Access to Emergency Healthcare

This report looked at whether the Department of Health and responsible agencies addressed Victorians’ need for timely and equitable access to emergency health care. It found a range of things, including that for the period of 2013–14 to 2022–23 the health services did not meet their targets for patients to be transferred from ambulances to the emergency department within 40 minutes, for patients to be seen within clinically recommended times or for the length of stay in the emergency department. I am going to run out of time to go through some of these important things, but what I want to say is this: in the South-Eastern Metropolitan Region, which I represent, it can be readily seen at major hospitals – Dandenong, Frankston and Monash – that, if you go past them at any particular time, we still have issues with ambulance ramping. It is a crisis in our health system that the government has completely failed to address, despite knowing about it for many years. In fact even the ambulance people are feeling stretched in the things that they are actually being expected to do.

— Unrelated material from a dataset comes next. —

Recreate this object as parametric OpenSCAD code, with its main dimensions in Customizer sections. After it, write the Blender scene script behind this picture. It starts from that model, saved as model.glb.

One of the areas that the report highlights which the government has not been prepared to act on is for the department to improve its public reporting on timely access to emergency health care by publishing long-term performance data for Victoria’s public health services and updating it regularly. I note that reviewing and updating its budget papers and service delivery measures to ensure they are consistent with health service targets and show trends over time is also something that the government is not prepared to do. Interestingly, it has only accepted this in principle. So it stands to reason, given that this government has consistently and deliberately covered up health data, with a view to keeping Victorians in the dark about what was going on in the health system, that it is of course an attempt to hide from the public what any Victorian who has any recent experience with the health system already knows – that it is in a complete shambles, that Victorians are at risk and that there are unreasonable demands being made on ambo workers and other healthcare professionals.

I have to note the dedication and incredible hard work of all our health workers, in particular the ambos, the nurses, the doctors and all the hospital staff, who work tirelessly to keep this broken system going. After 10 years of Labor governments, the health system is in crisis as a direct result of Labor’s incompetence and mismanagement under Premier Allan. In conclusion, I again thank the Auditor-General and his staff for their work and commend this report to all members and indeed all Victorians who are interested to see what is going on in our health system. I do note, as an aside on top of this, that we continue to have WorkSafe issues in the health sector, with health workers continuously finding their health and wellbeing at risk from unacceptable violence and abuse in the workplace. These are courageous workers, many of them committed to making sure that Victorians have the services that they need, and this government is letting them down and is not protecting them. It is not meeting performance targets, and it is not allowing the Victorian people to see why.